А ну-ка, друг мой, за бутылкой
Сгоняй еще разок в куток.
Да, в пьяном виде, я уж знаю,
Любви и пола вспыхнет страсть
К какой-нибудь пижонке Рае,
Хоть не надолго все же сласть.
Но в трезвом виде ты за грубость
Меня, конечно, извини
Тебе в ней нравятся лишь зубы,
А зря, ведь медные они.
А дальше идет вообще какая-то складно сказанная ерунда о прирожденной порочности женщин. Сейчас это стыдно повторить, я, богохульник, даже прародительницу Еву приплел. А кончилось тем все это, что оба мы напились до чертиков. В общем, жили мы тогда этакой, чуть ли не богемной жизнью.
Валя Швидок и знакомый нам Виталий Довгань, мучающиеся с похмелья, собирают бутылки, сдают их и покупают сухонького. Идут веселые, приговаривая: «Бутылочка нам не повредит». Долго по аптечному делят приобретенное. Затем Валя залпом выпивает свою долю, ложится на койку лицом к стене и замолкает. Довгань же садится на подоконник, открывает створку и пьет за здоровье прохожих по глотку. Заглянул я, помню, в этот момент к ним. Виталий великодушно предложил и мне пригубиться к его стакану.
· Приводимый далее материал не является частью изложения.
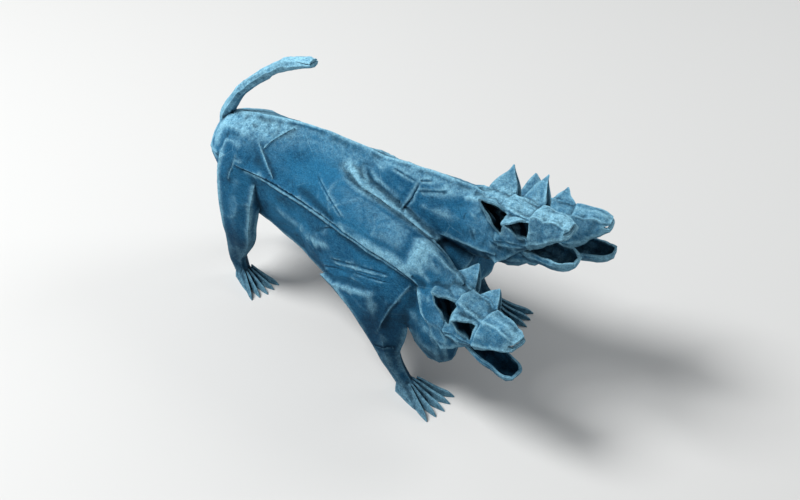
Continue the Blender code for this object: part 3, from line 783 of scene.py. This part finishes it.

– Кислятина, – кривлюсь я.
– Так в этом же весь смак. Валентин Федорович, – обращается за поддержкой Довгань к лежащему у стенки Швидку, – в этом смак?
– В этом, – басит, как из бочки, Валентин Федорович зло и недовольно.
Странно, но пьянство в Обнинске особым грехом не считалось. А у атомщиков было какое-то забавное убеждение, что алкоголь вымывает из организма радиоактивный стронций. Но это к слову.
К слову можно сказать и то, что пьющие горькую тогда были уверены: они в любой момент могут «завязать». Как, кстати, и мои земляки – пилатовцы. Сосед Гена Кокошников свое пристрастие к горячительному объяснял, например, довольно просто: «Есть на что – вот и пью, не будет – перестану». А экс-председатель колхоза дядя Генаша Бонокин, такой же поклонник Бахуса, привыкший пить в основном за чужой счет, говорил нечто обратное: «Да передо мной хоть сорок бочек вина поставь – пройду мимо, не гляну, если за выпивку свои деньги платить потребуется».
В нашем институте работало много ребят, бывших подводников с атомных лодок – как рядовых матросов, так и офицеров, списанных по известной болезни на берег. Удалая братва была, сейчас многие уже в земле сырой. Царство им небесное. Об их похождениях я уже писал в своих книгах ранее. Женившись, многие не могли иметь детей, страдали. Отличались отчаянной смелостью, умением рубануть «правду-матку» в глаза любому начальнику. Ничего и никого не боялись. Даже евреев, что проникали в структуру института на хозяйственные, снабженческие должности. Помню, гуляли мы на свадьбе у одного товарища, который пригласил на торжество своего начальника – Марка Любарского, заочно учащегося уже лет 10 в каком-то вузе, но должность высокую получить сумевшего. Коля Рыжов, тоже наш приятель, чем-то недавно обиженный Любарским, поднимается с места, вроде бы тост хочет провозгласить.